- _Available data_:
######

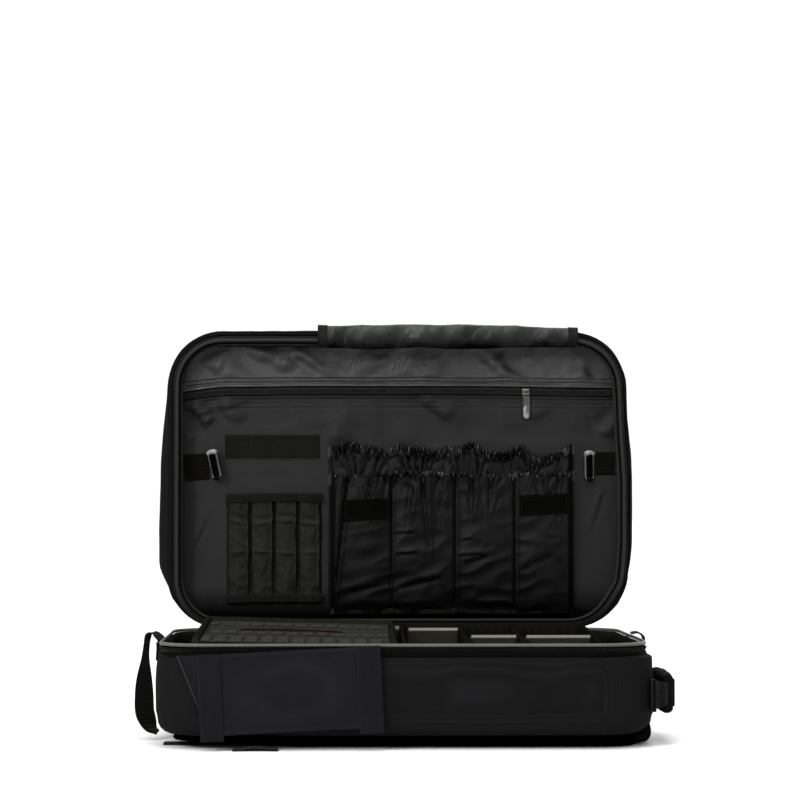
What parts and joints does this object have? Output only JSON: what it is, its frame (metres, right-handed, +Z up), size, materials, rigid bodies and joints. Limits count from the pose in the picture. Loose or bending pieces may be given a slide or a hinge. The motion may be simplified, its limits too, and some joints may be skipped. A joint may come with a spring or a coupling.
{
  "type": "soft clamshell organiser bag",
  "caption": "Soft black clamshell flight and tool bag, open: padded base with lift-out boxes, pallet and dividers, upright lid with zip, pen and gathered pockets.",
  "frame": {"origin": "middle of the bag's outline on the floor plane, lid open", "axes": "+X to the right along the hinge, +Y from the front edge towards the hinge and lid, +Z up"},
  "size_m": [0.5522, 0.3815, 0.4365],
  "materials": {
    "body_fabric": "matte black woven polyester, lightly padded",
    "lining_fabric": "bluish charcoal ripstop lining",
    "pocket_fabric": "soft satin-like black fabric, gathered",
    "coated_nylon": "dark grey-green coated nylon, slightly glossy and crinkled",
    "webbing": "black ribbed webbing",
    "piping": "smooth dark piping with a soft highlight",
    "zipper": "black zipper tape with coil teeth",
    "padding": "grey-olive padded fabric",
    "mesh_pad": "black padded mesh",
    "elastic": "woven elastic",
    "hook_loop": "fuzzy hook-and-loop tape",
    "board": "stiffener sheet inside the fabric",
    "metal": "dark nickel-plated metal",
    "plastic": "moulded black plastic"
  },
  "bodies": {
    "base": {"base_outer_shell": "body_fabric", "base_bottom_board": "board", "base_liner": "padding", "base_rim_piping": "piping", "base_zipper_tape": "zipper", "hinge_cord": "body_fabric", "back_panel_pad": "mesh_pad", "shoulder_strap_pads": "mesh_pad", "shoulder_webbings": "webbing", "ladder_locks": "plastic", "side_strap": "webbing", "side_strap_anchor": "webbing", "side_loop_tab": "webbing", "webbing_tail": "webbing", "strap_end_tab": "body_fabric", "front_sleeve_panel": "body_fabric", "sleeve_webbings": "webbing", "sleeve_wedge": "body_fabric", "handle_patches": "webbing"},
    "handle": {"handle_webbing": "webbing", "handle_grip": "body_fabric"},
    "lid": {"lid_outer_shell": "body_fabric", "lid_padding": "padding", "lid_stiffener_board": "board", "lid_liner": "lining_fabric", "lid_rim_piping": "piping", "lid_zipper_tape": "zipper", "lining_upper_band": "lining_fabric", "lining_lower_panel": "lining_fabric", "pocket_zipper_tape": "zipper", "elastic_loop_strip": "elastic", "pen_pocket": "pocket_fabric", "pen_pocket_bindings": "webbing", "gathered_pocket_front": "pocket_fabric", "gathered_pocket_rear": "pocket_fabric", "front_pocket_elastic": "elastic", "rear_pocket_elastic": "elastic", "hook_patches": "hook_loop", "ring_tab_left": "webbing", "ring_tab_right": "webbing", "flap_hem": "coated_nylon"},
    "flap": {"lid_flap": "coated_nylon"},
    "ring_left": {"strap_ring_left": "metal"},
    "ring_right": {"strap_ring_right": "metal"},
    "pocket_slider": {"pocket_slider": "metal"},
    "pocket_pull": {"pocket_pull": "metal"},
    "main_slider_left": {"main_slider_left": "metal"},
    "main_slider_right": {"main_slider_right": "metal"},
    "main_pull_left": {"main_pull_left": "metal"},
    "main_pull_right": {"main_pull_right": "metal"},
    "left_box": {"left_box": "padding"},
    "pallet": {"pallet_board": "padding", "pallet_elastics": "elastic"},
    "right_box": {"right_box": "padding"},
    "long_divider_left": {"long_divider_left": "padding"},
    "long_divider_right": {"long_divider_right": "padding"},
    "cross_divider_left": {"cross_divider_left": "padding"},
    "cross_divider_middle": {"cross_divider_middle": "padding"},
    "cross_divider_right": {"cross_divider_right": "padding"}
  },
  "joints": [
    {"name": "lid_hinge", "type": "hinge", "parent": "base", "child": "lid", "pos_m": [-0.005, 0.1345, 0.1056], "axis": [-1, 0, 0], "range_deg": [-89, 90]},
    {"name": "flap_lift", "type": "hinge", "parent": "lid", "child": "flap", "pos_m": [0.0515, 0.1807, 0.4321], "axis": [-1, 0, 0], "range_deg": [0, 170]},
    {"name": "pocket_zip", "type": "slide", "parent": "lid", "child": "pocket_slider", "axis": [1, 0, 0], "range_m": [-0.366, 0.08]},
    {"name": "pocket_pull_swing", "type": "hinge", "parent": "pocket_slider", "child": "pocket_pull", "pos_m": [0.139, 0.1643, 0.3576], "axis": [-1, 0, 0], "range_deg": [0, 120]},
    {"name": "ring_left_turn", "type": "hinge", "parent": "lid", "child": "ring_left", "pos_m": [-0.2095, 0.1633, 0.281], "axis": [-0.2079, 0, 0.9781], "range_deg": [-60, 35]},
    {"name": "ring_right_turn", "type": "hinge", "parent": "lid", "child": "ring_right", "pos_m": [0.213, 0.1633, 0.2815], "axis": [0, 0, 1], "range_deg": [-35, 60]},
    {"name": "main_zip_left", "type": "slide", "parent": "base", "child": "main_slider_left", "axis": [0, 1, 0], "range_m": [-0.195, 0]},
    {"name": "main_zip_right", "type": "slide", "parent": "base", "child": "main_slider_right", "axis": [0, 1, 0], "range_m": [-0.195, 0]},
    {"name": "main_pull_left_swing", "type": "hinge", "parent": "main_slider_left", "child": "main_pull_left", "pos_m": [-0.2509, 0.0724, 0.0964], "axis": [0, 0, -1], "range_deg": [0, 150]},
    {"name": "main_pull_right_swing", "type": "hinge", "parent": "main_slider_right", "child": "main_pull_right", "pos_m": [0.2409, 0.0724, 0.0964], "axis": [0, 0, 1], "range_deg": [0, 150]},
    {"name": "handle_swing", "type": "hinge", "parent": "base", "child": "handle", "pos_m": [0.2486, -0.07, 0.052], "axis": [0, 1, 0], "range_deg": [-20, 20]},
    {"name": "left_box_lift", "type": "slide", "parent": "base", "child": "left_box", "axis": [0, 0, 1], "range_m": [0, 0.15]},
    {"name": "pallet_lift", "type": "slide", "parent": "left_box", "child": "pallet", "axis": [0, 0, 1], "range_m": [0, 0.12]},
    {"name": "right_box_lift", "type": "slide", "parent": "base", "child": "right_box", "axis": [0, 0, 1], "range_m": [0, 0.15]},
    {"name": "long_divider_left_lift", "type": "slide", "parent": "right_box", "child": "long_divider_left", "axis": [0, 0, 1], "range_m": [0, 0.085]},
    {"name": "long_divider_right_lift", "type": "slide", "parent": "right_box", "child": "long_divider_right", "axis": [0, 0, 1], "range_m": [0, 0.085]},
    {"name": "cross_divider_left_lift", "type": "slide", "parent": "right_box", "child": "cross_divider_left", "axis": [0, 0, 1], "range_m": [0, 0.085]},
    {"name": "cross_divider_middle_lift", "type": "slide", "parent": "right_box", "child": "cross_divider_middle", "axis": [0, 0, 1], "range_m": [0, 0.085]},
    {"name": "cross_divider_right_lift", "type": "slide", "parent": "right_box", "child": "cross_divider_right", "axis": [0, 0, 1], "range_m": [0, 0.085]}
  ]
}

######

- _Objective_:
Print the whole listing again, exactly.

- _Final result_:
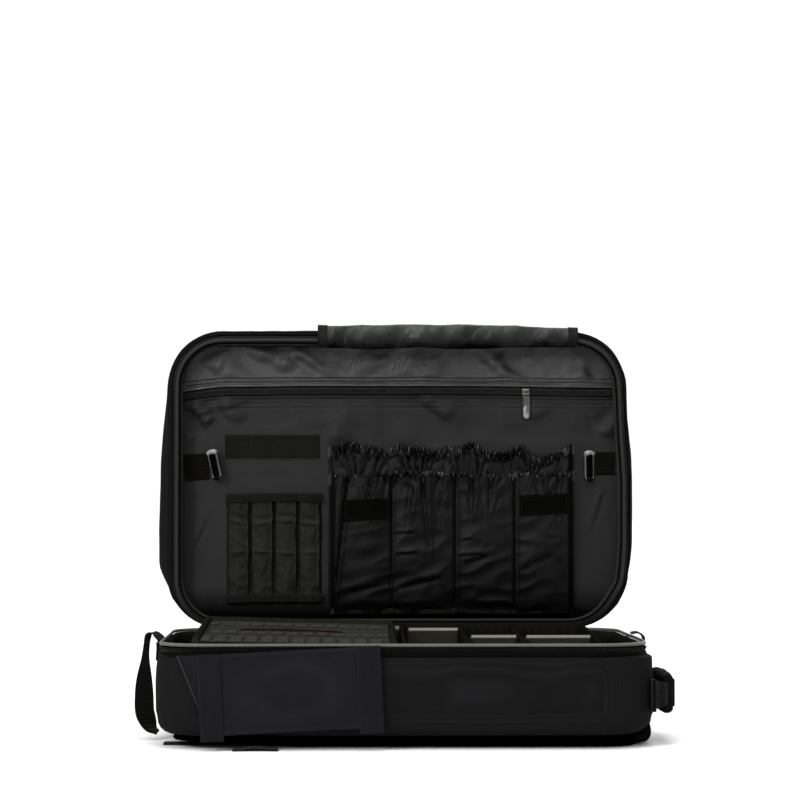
What parts and joints does this object have? Output only JSON: what it is, its frame (metres, right-handed, +Z up), size, materials, rigid bodies and joints. Limits count from the pose in the picture. Loose or bending pieces may be given a slide or a hinge. The motion may be simplified, its limits too, and some joints may be skipped. A joint may come with a spring or a coupling.
{
  "type": "soft clamshell organiser bag",
  "caption": "Soft black clamshell flight and tool bag, open: padded base with lift-out boxes, pallet and dividers, upright lid with zip, pen and gathered pockets.",
  "frame": {"origin": "middle of the bag's outline on the floor plane, lid open", "axes": "+X to the right along the hinge, +Y from the front edge towards the hinge and lid, +Z up"},
  "size_m": [0.5522, 0.3815, 0.4365],
  "materials": {
    "body_fabric": "matte black woven polyester, lightly padded",
    "lining_fabric": "bluish charcoal ripstop lining",
    "pocket_fabric": "soft satin-like black fabric, gathered",
    "coated_nylon": "dark grey-green coated nylon, slightly glossy and crinkled",
    "webbing": "black ribbed webbing",
    "piping": "smooth dark piping with a soft highlight",
    "zipper": "black zipper tape with coil teeth",
    "padding": "grey-olive padded fabric",
    "mesh_pad": "black padded mesh",
    "elastic": "woven elastic",
    "hook_loop": "fuzzy hook-and-loop tape",
    "board": "stiffener sheet inside the fabric",
    "metal": "dark nickel-plated metal",
    "plastic": "moulded black plastic"
  },
  "bodies": {
    "base": {"base_outer_shell": "body_fabric", "base_bottom_board": "board", "base_liner": "padding", "base_rim_piping": "piping", "base_zipper_tape": "zipper", "hinge_cord": "body_fabric", "back_panel_pad": "mesh_pad", "shoulder_strap_pads": "mesh_pad", "shoulder_webbings": "webbing", "ladder_locks": "plastic", "side_strap": "webbing", "side_strap_anchor": "webbing", "side_loop_tab": "webbing", "webbing_tail": "webbing", "strap_end_tab": "body_fabric", "front_sleeve_panel": "body_fabric", "sleeve_webbings": "webbing", "sleeve_wedge": "body_fabric", "handle_patches": "webbing"},
    "handle": {"handle_webbing": "webbing", "handle_grip": "body_fabric"},
    "lid": {"lid_outer_shell": "body_fabric", "lid_padding": "padding", "lid_stiffener_board": "board", "lid_liner": "lining_fabric", "lid_rim_piping": "piping", "lid_zipper_tape": "zipper", "lining_upper_band": "lining_fabric", "lining_lower_panel": "lining_fabric", "pocket_zipper_tape": "zipper", "elastic_loop_strip": "elastic", "pen_pocket": "pocket_fabric", "pen_pocket_bindings": "webbing", "gathered_pocket_front": "pocket_fabric", "gathered_pocket_rear": "pocket_fabric", "front_pocket_elastic": "elastic", "rear_pocket_elastic": "elastic", "hook_patches": "hook_loop", "ring_tab_left": "webbing", "ring_tab_right": "webbing", "flap_hem": "coated_nylon"},
    "flap": {"lid_flap": "coated_nylon"},
    "ring_left": {"strap_ring_left": "metal"},
    "ring_right": {"strap_ring_right": "metal"},
    "pocket_slider": {"pocket_slider": "metal"},
    "pocket_pull": {"pocket_pull": "metal"},
    "main_slider_left": {"main_slider_left": "metal"},
    "main_slider_right": {"main_slider_right": "metal"},
    "main_pull_left": {"main_pull_left": "metal"},
    "main_pull_right": {"main_pull_right": "metal"},
    "left_box": {"left_box": "padding"},
    "pallet": {"pallet_board": "padding", "pallet_elastics": "elastic"},
    "right_box": {"right_box": "padding"},
    "long_divider_left": {"long_divider_left": "padding"},
    "long_divider_right": {"long_divider_right": "padding"},
    "cross_divider_left": {"cross_divider_left": "padding"},
    "cross_divider_middle": {"cross_divider_middle": "padding"},
    "cross_divider_right": {"cross_divider_right": "padding"}
  },
  "joints": [
    {"name": "lid_hinge", "type": "hinge", "parent": "base", "child": "lid", "pos_m": [-0.005, 0.1345, 0.1056], "axis": [-1, 0, 0], "range_deg": [-89, 90]},
    {"name": "flap_lift", "type": "hinge", "parent": "lid", "child": "flap", "pos_m": [0.0515, 0.1807, 0.4321], "axis": [-1, 0, 0], "range_deg": [0, 170]},
    {"name": "pocket_zip", "type": "slide", "parent": "lid", "child": "pocket_slider", "axis": [1, 0, 0], "range_m": [-0.366, 0.08]},
    {"name": "pocket_pull_swing", "type": "hinge", "parent": "pocket_slider", "child": "pocket_pull", "pos_m": [0.139, 0.1643, 0.3576], "axis": [-1, 0, 0], "range_deg": [0, 120]},
    {"name": "ring_left_turn", "type": "hinge", "parent": "lid", "child": "ring_left", "pos_m": [-0.2095, 0.1633, 0.281], "axis": [-0.2079, 0, 0.9781], "range_deg": [-60, 35]},
    {"name": "ring_right_turn", "type": "hinge", "parent": "lid", "child": "ring_right", "pos_m": [0.213, 0.1633, 0.2815], "axis": [0, 0, 1], "range_deg": [-35, 60]},
    {"name": "main_zip_left", "type": "slide", "parent": "base", "child": "main_slider_left", "axis": [0, 1, 0], "range_m": [-0.195, 0]},
    {"name": "main_zip_right", "type": "slide", "parent": "base", "child": "main_slider_right", "axis": [0, 1, 0], "range_m": [-0.195, 0]},
    {"name": "main_pull_left_swing", "type": "hinge", "parent": "main_slider_left", "child": "main_pull_left", "pos_m": [-0.2509, 0.0724, 0.0964], "axis": [0, 0, -1], "range_deg": [0, 150]},
    {"name": "main_pull_right_swing", "type": "hinge", "parent": "main_slider_right", "child": "main_pull_right", "pos_m": [0.2409, 0.0724, 0.0964], "axis": [0, 0, 1], "range_deg": [0, 150]},
    {"name": "handle_swing", "type": "hinge", "parent": "base", "child": "handle", "pos_m": [0.2486, -0.07, 0.052], "axis": [0, 1, 0], "range_deg": [-20, 20]},
    {"name": "left_box_lift", "type": "slide", "parent": "base", "child": "left_box", "axis": [0, 0, 1], "range_m": [0, 0.15]},
    {"name": "pallet_lift", "type": "slide", "parent": "left_box", "child": "pallet", "axis": [0, 0, 1], "range_m": [0, 0.12]},
    {"name": "right_box_lift", "type": "slide", "parent": "base", "child": "right_box", "axis": [0, 0, 1], "range_m": [0, 0.15]},
    {"name": "long_divider_left_lift", "type": "slide", "parent": "right_box", "child": "long_divider_left", "axis": [0, 0, 1], "range_m": [0, 0.085]},
    {"name": "long_divider_right_lift", "type": "slide", "parent": "right_box", "child": "long_divider_right", "axis": [0, 0, 1], "range_m": [0, 0.085]},
    {"name": "cross_divider_left_lift", "type": "slide", "parent": "right_box", "child": "cross_divider_left", "axis": [0, 0, 1], "range_m": [0, 0.085]},
    {"name": "cross_divider_middle_lift", "type": "slide", "parent": "right_box", "child": "cross_divider_middle", "axis": [0, 0, 1], "range_m": [0, 0.085]},
    {"name": "cross_divider_right_lift", "type": "slide", "parent": "right_box", "child": "cross_divider_right", "axis": [0, 0, 1], "range_m": [0, 0.085]}
  ]
}